--- START OF PROVIDED MATERIAL ---

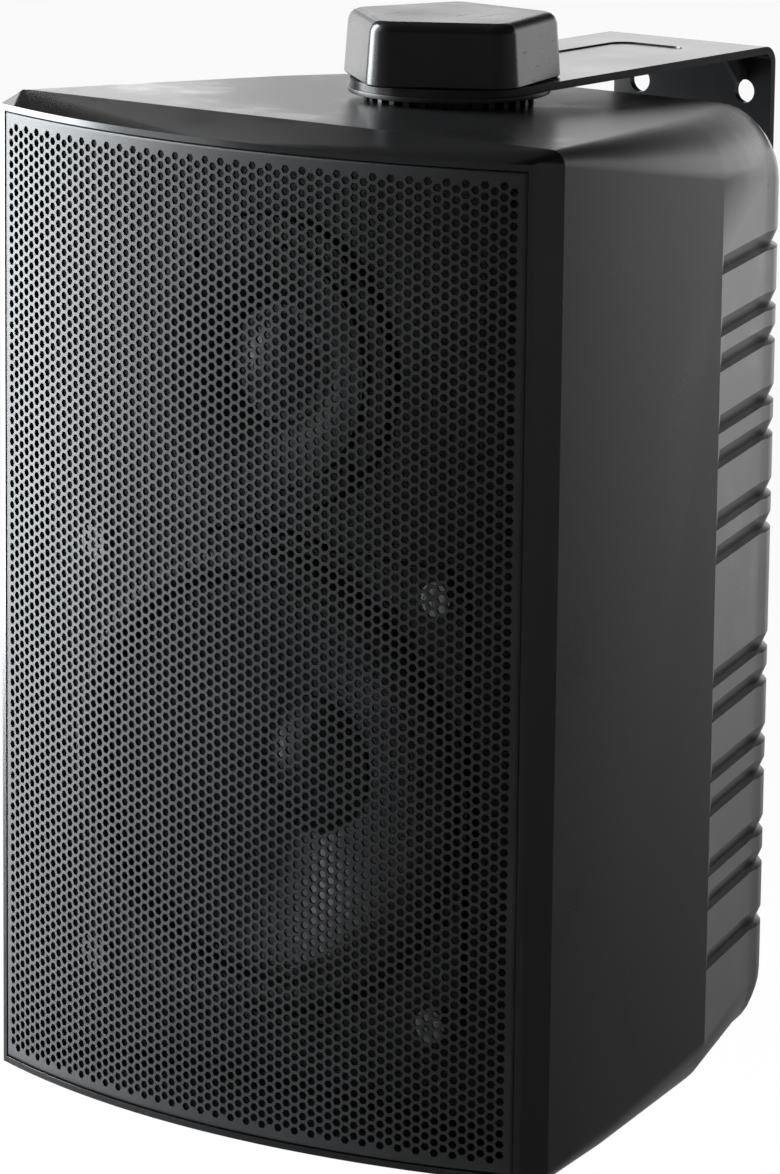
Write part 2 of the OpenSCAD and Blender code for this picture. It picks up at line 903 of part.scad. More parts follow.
module half_strip_panel() {
    panel_w = 22;
    panel_start = axis_y + 30;
    panel_end = 166;
    translate([0, (panel_start + panel_end) / 2, arm_z - 0.9])
        rounded_plate(panel_w + 2, panel_end - panel_start + 2, 6, 1.2);
}
module bracket() {
    color(black_steel)
        from_front()
            difference() {
                for (m = [0, 1])
                    mirror([0, 0, m]) {
                        half_strip();
                        half_strip_panel();
                    }
                for (m = [0, 1])
                    mirror([0, 0, m])
                        half_strip_cuts();
            }
}

bracket();
rear_shell();
front_frame();
grille();
frame_screws();
woofer_basket();
woofer_top_plate();
woofer_magnet();
woofer_pole_plate();
woofer_surround();
woofer_cone();
woofer_dust_cap();
woofer_voice_coil();
woofer_spider();
woofer_screws();
tweeter_faceplate();
tweeter_dome();
tweeter_magnet();
tweeter_screws();
terminal_cup();
terminal_screws();
terminal_contacts();
red_lever();
black_lever();
crossover_board();
crossover_screws();
capacitor();
inductor();
resistor();
top_insert();
bottom_insert();
top_pad();
bottom_pad();
top_washer();
bottom_washer();
top_screw();
bottom_screw();
top_knob();
bottom_knob();
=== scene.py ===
"""Two-way wall loudspeaker: finished pieces, surface finishes, stage and camera."""

import json
import math

import bmesh
import bpy
from bpy.props import FloatProperty, FloatVectorProperty, PointerProperty
from mathutils import Matrix, Quaternion, Vector

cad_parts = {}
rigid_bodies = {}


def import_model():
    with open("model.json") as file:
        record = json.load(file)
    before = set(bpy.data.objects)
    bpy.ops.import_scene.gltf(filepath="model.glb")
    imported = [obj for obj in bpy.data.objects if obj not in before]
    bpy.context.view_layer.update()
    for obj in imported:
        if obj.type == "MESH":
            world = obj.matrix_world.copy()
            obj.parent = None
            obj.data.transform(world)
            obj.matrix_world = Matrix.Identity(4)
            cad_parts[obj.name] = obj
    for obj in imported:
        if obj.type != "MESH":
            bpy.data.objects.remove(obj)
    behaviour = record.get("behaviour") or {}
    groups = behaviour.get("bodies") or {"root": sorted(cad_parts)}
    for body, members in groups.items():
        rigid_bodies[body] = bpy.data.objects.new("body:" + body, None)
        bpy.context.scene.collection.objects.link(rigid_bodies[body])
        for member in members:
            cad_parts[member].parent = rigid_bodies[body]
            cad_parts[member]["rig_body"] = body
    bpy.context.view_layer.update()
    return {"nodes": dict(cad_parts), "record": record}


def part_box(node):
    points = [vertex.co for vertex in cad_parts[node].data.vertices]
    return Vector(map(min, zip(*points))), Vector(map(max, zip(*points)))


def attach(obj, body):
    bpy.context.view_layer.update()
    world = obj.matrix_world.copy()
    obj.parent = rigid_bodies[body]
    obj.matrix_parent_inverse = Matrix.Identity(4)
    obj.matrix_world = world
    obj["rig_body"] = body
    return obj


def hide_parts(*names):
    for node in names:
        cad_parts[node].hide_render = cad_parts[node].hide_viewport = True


bl_info = {
    "name": "Wall Loudspeaker",
    "version": (1, 0, 0),
    "blender": (4, 5, 0),
    "location": "3D View > Sidebar > Loudspeaker",
    "description": "Finishes a two-way wall loudspeaker piece by piece and lights it",
    "category": "Object",
}

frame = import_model()

MM = 0.001

# Distance from the wall to the grille's upright edges, from which the depths below are counted
REACH = 185.5 * MM

GRILLE_LOW, GRILLE_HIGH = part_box("grille")

# Depths at which the facets of the housing's sides meet, and how far up and down those lines
# are kept sharp
FACET_LINES = (37.5 * MM - REACH, 88.3 * MM - REACH)
FACET_HALF_HEIGHT = 110 * MM

# Pressed panel of the top arm, which the bottom arm mirrors: half the width and the two ends of
# its outer face, and the heights of both its faces
PANEL_HALF_WIDTH = 11 * MM
PANEL_ENDS = (106 * MM - REACH, 166 * MM - REACH)
PANEL_LEVELS = (125.54 * MM, 127.54 * MM)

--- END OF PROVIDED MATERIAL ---

Without changing a word, restate the whole listing.

» EXERCISE SOLUTION
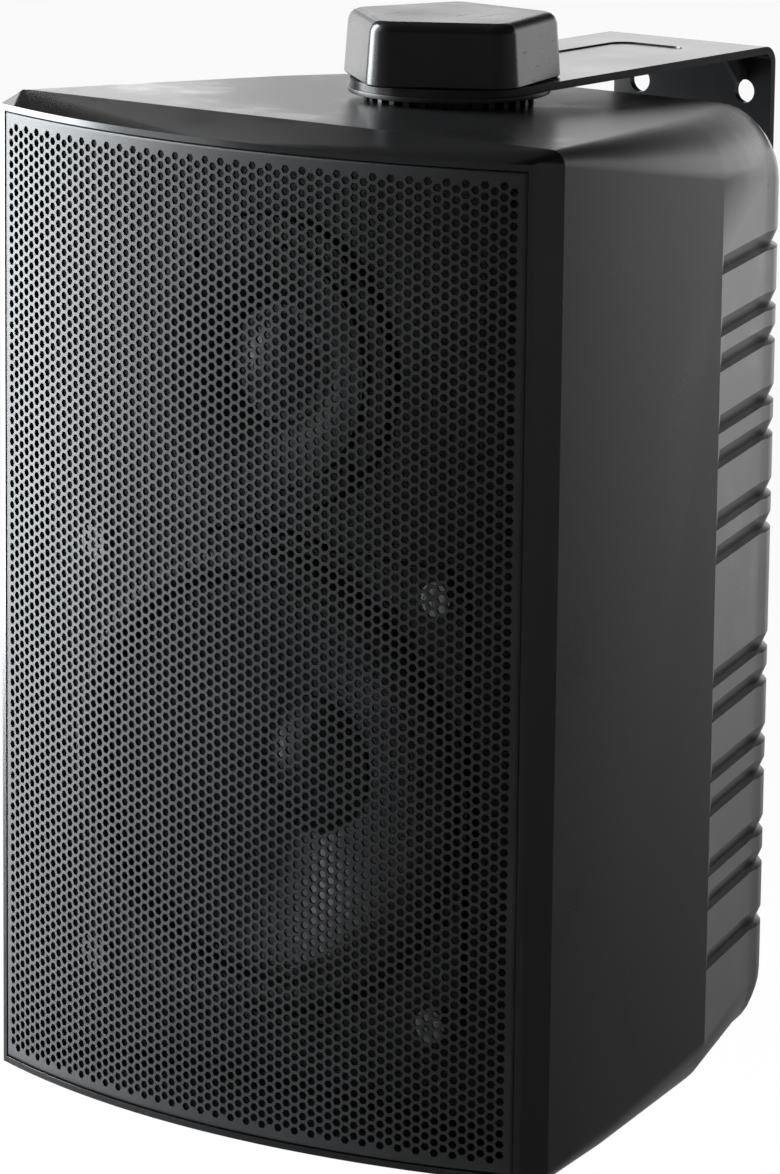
Write part 2 of the OpenSCAD and Blender code for this picture. It picks up at line 903 of part.scad. More parts follow.
module half_strip_panel() {
    panel_w = 22;
    panel_start = axis_y + 30;
    panel_end = 166;
    translate([0, (panel_start + panel_end) / 2, arm_z - 0.9])
        rounded_plate(panel_w + 2, panel_end - panel_start + 2, 6, 1.2);
}
module bracket() {
    color(black_steel)
        from_front()
            difference() {
                for (m = [0, 1])
                    mirror([0, 0, m]) {
                        half_strip();
                        half_strip_panel();
                    }
                for (m = [0, 1])
                    mirror([0, 0, m])
                        half_strip_cuts();
            }
}

bracket();
rear_shell();
front_frame();
grille();
frame_screws();
woofer_basket();
woofer_top_plate();
woofer_magnet();
woofer_pole_plate();
woofer_surround();
woofer_cone();
woofer_dust_cap();
woofer_voice_coil();
woofer_spider();
woofer_screws();
tweeter_faceplate();
tweeter_dome();
tweeter_magnet();
tweeter_screws();
terminal_cup();
terminal_screws();
terminal_contacts();
red_lever();
black_lever();
crossover_board();
crossover_screws();
capacitor();
inductor();
resistor();
top_insert();
bottom_insert();
top_pad();
bottom_pad();
top_washer();
bottom_washer();
top_screw();
bottom_screw();
top_knob();
bottom_knob();
=== scene.py ===
"""Two-way wall loudspeaker: finished pieces, surface finishes, stage and camera."""

import json
import math

import bmesh
import bpy
from bpy.props import FloatProperty, FloatVectorProperty, PointerProperty
from mathutils import Matrix, Quaternion, Vector

cad_parts = {}
rigid_bodies = {}


def import_model():
    with open("model.json") as file:
        record = json.load(file)
    before = set(bpy.data.objects)
    bpy.ops.import_scene.gltf(filepath="model.glb")
    imported = [obj for obj in bpy.data.objects if obj not in before]
    bpy.context.view_layer.update()
    for obj in imported:
        if obj.type == "MESH":
            world = obj.matrix_world.copy()
            obj.parent = None
            obj.data.transform(world)
            obj.matrix_world = Matrix.Identity(4)
            cad_parts[obj.name] = obj
    for obj in imported:
        if obj.type != "MESH":
            bpy.data.objects.remove(obj)
    behaviour = record.get("behaviour") or {}
    groups = behaviour.get("bodies") or {"root": sorted(cad_parts)}
    for body, members in groups.items():
        rigid_bodies[body] = bpy.data.objects.new("body:" + body, None)
        bpy.context.scene.collection.objects.link(rigid_bodies[body])
        for member in members:
            cad_parts[member].parent = rigid_bodies[body]
            cad_parts[member]["rig_body"] = body
    bpy.context.view_layer.update()
    return {"nodes": dict(cad_parts), "record": record}


def part_box(node):
    points = [vertex.co for vertex in cad_parts[node].data.vertices]
    return Vector(map(min, zip(*points))), Vector(map(max, zip(*points)))


def attach(obj, body):
    bpy.context.view_layer.update()
    world = obj.matrix_world.copy()
    obj.parent = rigid_bodies[body]
    obj.matrix_parent_inverse = Matrix.Identity(4)
    obj.matrix_world = world
    obj["rig_body"] = body
    return obj


def hide_parts(*names):
    for node in names:
        cad_parts[node].hide_render = cad_parts[node].hide_viewport = True


bl_info = {
    "name": "Wall Loudspeaker",
    "version": (1, 0, 0),
    "blender": (4, 5, 0),
    "location": "3D View > Sidebar > Loudspeaker",
    "description": "Finishes a two-way wall loudspeaker piece by piece and lights it",
    "category": "Object",
}

frame = import_model()

MM = 0.001

# Distance from the wall to the grille's upright edges, from which the depths below are counted
REACH = 185.5 * MM

GRILLE_LOW, GRILLE_HIGH = part_box("grille")

# Depths at which the facets of the housing's sides meet, and how far up and down those lines
# are kept sharp
FACET_LINES = (37.5 * MM - REACH, 88.3 * MM - REACH)
FACET_HALF_HEIGHT = 110 * MM

# Pressed panel of the top arm, which the bottom arm mirrors: half the width and the two ends of
# its outer face, and the heights of both its faces
PANEL_HALF_WIDTH = 11 * MM
PANEL_ENDS = (106 * MM - REACH, 166 * MM - REACH)
PANEL_LEVELS = (125.54 * MM, 127.54 * MM)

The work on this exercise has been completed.